(Entries with model source code)
※ ※ ※
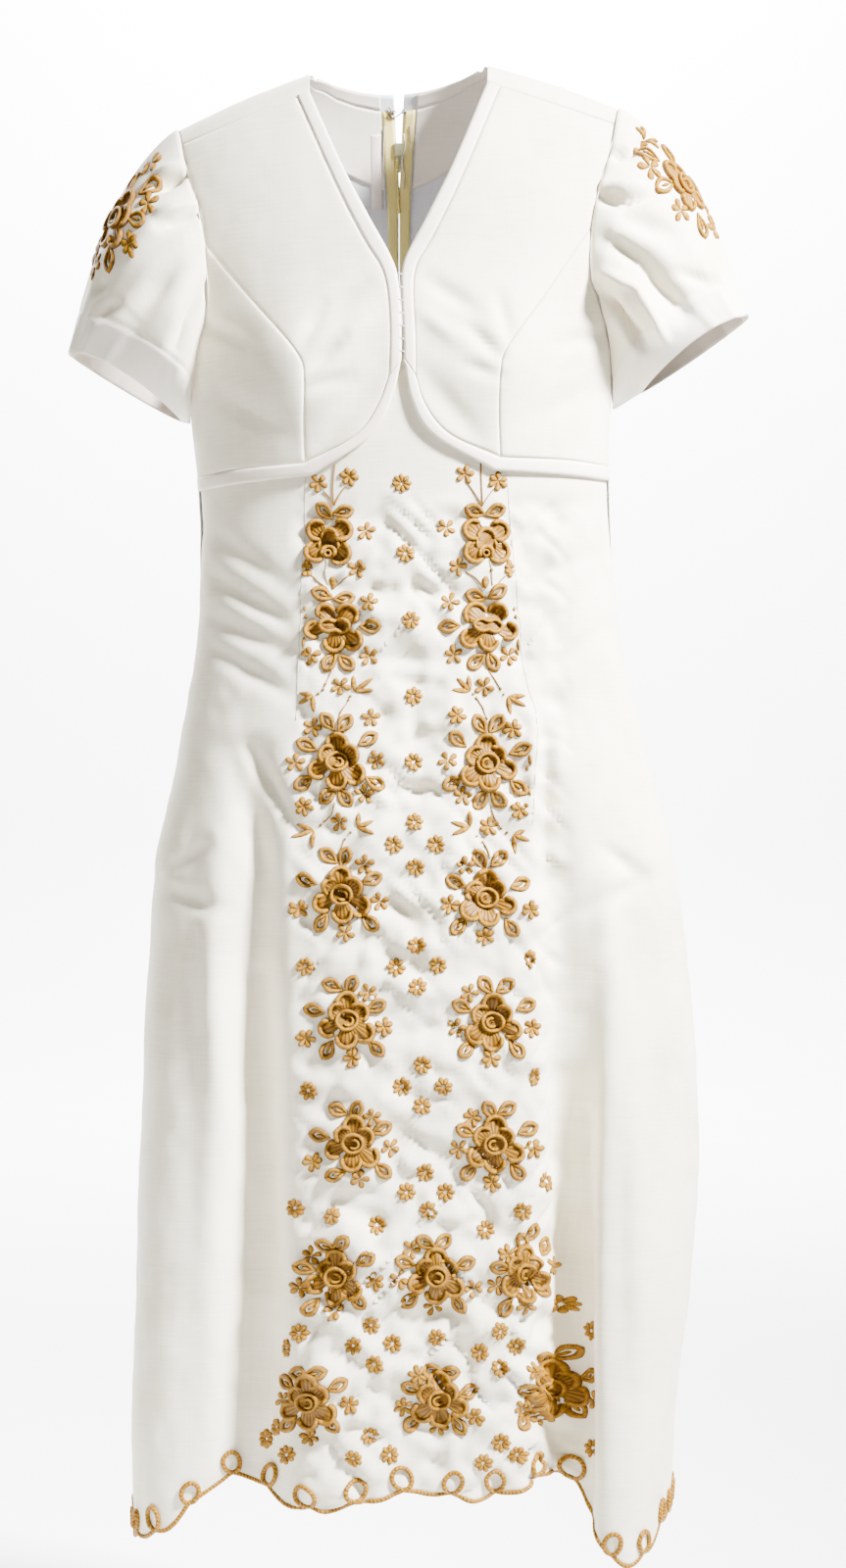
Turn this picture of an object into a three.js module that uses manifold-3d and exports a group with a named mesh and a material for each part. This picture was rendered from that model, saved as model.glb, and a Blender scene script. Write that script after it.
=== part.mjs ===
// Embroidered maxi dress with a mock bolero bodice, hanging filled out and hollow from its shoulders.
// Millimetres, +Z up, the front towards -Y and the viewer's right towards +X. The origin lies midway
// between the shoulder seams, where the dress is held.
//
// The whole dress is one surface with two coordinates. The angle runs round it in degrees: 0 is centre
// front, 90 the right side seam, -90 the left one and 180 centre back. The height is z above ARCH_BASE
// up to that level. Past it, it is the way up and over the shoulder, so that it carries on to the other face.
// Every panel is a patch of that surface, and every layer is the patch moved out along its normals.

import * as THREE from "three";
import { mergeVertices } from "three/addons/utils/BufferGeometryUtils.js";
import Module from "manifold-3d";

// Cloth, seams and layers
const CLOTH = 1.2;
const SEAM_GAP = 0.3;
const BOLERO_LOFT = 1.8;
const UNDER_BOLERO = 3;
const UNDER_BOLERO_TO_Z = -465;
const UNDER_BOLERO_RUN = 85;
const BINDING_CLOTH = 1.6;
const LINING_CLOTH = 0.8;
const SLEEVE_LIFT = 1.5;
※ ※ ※
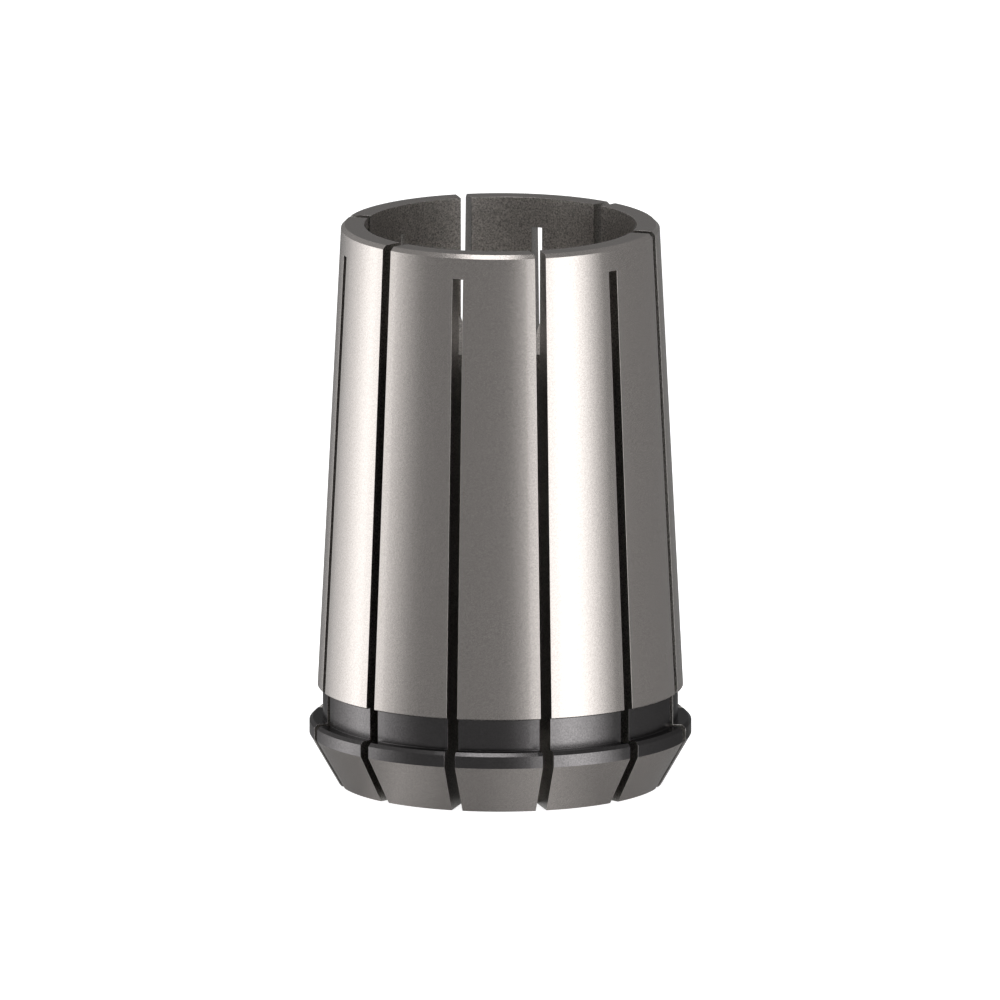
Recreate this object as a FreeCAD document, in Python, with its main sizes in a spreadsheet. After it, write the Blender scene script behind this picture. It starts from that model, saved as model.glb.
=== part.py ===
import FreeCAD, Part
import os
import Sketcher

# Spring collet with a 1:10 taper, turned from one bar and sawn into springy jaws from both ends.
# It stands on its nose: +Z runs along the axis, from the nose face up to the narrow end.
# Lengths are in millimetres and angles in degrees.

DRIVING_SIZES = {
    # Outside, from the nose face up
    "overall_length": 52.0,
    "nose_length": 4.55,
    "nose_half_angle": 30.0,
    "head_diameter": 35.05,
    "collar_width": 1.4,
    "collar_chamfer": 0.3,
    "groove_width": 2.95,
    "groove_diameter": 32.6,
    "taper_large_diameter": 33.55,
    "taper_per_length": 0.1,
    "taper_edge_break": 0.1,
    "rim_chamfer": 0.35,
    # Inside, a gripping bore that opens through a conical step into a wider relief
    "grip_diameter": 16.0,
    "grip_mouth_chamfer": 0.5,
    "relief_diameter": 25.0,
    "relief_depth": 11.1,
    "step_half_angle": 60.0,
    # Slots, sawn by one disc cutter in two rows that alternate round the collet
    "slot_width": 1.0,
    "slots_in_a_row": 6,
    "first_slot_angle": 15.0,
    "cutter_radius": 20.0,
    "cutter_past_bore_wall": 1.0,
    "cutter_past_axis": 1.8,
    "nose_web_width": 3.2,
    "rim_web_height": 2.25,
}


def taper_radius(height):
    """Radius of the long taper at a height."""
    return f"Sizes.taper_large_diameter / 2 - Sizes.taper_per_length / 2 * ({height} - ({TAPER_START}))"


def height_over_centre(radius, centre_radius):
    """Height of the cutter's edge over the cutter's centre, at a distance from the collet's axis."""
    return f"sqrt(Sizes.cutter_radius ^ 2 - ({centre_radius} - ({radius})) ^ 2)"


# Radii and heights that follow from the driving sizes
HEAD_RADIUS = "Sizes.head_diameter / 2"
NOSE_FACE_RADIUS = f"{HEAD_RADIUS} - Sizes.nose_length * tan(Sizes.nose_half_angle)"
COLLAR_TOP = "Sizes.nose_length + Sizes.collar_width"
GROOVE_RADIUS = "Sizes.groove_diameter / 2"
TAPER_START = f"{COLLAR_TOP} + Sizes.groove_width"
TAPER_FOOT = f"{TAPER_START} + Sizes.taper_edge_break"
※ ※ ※
**What you will do:**
Starting at the line that holds "Turn this picture", copy each line exactly and stop after the line that holds "import Module from".

**Task output:**
Turn this picture of an object into a three.js module that uses manifold-3d and exports a group with a named mesh and a material for each part. This picture was rendered from that model, saved as model.glb, and a Blender scene script. Write that script after it.
=== part.mjs ===
// Embroidered maxi dress with a mock bolero bodice, hanging filled out and hollow from its shoulders.
// Millimetres, +Z up, the front towards -Y and the viewer's right towards +X. The origin lies midway
// between the shoulder seams, where the dress is held.
//
// The whole dress is one surface with two coordinates. The angle runs round it in degrees: 0 is centre
// front, 90 the right side seam, -90 the left one and 180 centre back. The height is z above ARCH_BASE
// up to that level. Past it, it is the way up and over the shoulder, so that it carries on to the other face.
// Every panel is a patch of that surface, and every layer is the patch moved out along its normals.

import * as THREE from "three";
import { mergeVertices } from "three/addons/utils/BufferGeometryUtils.js";
import Module from "manifold-3d";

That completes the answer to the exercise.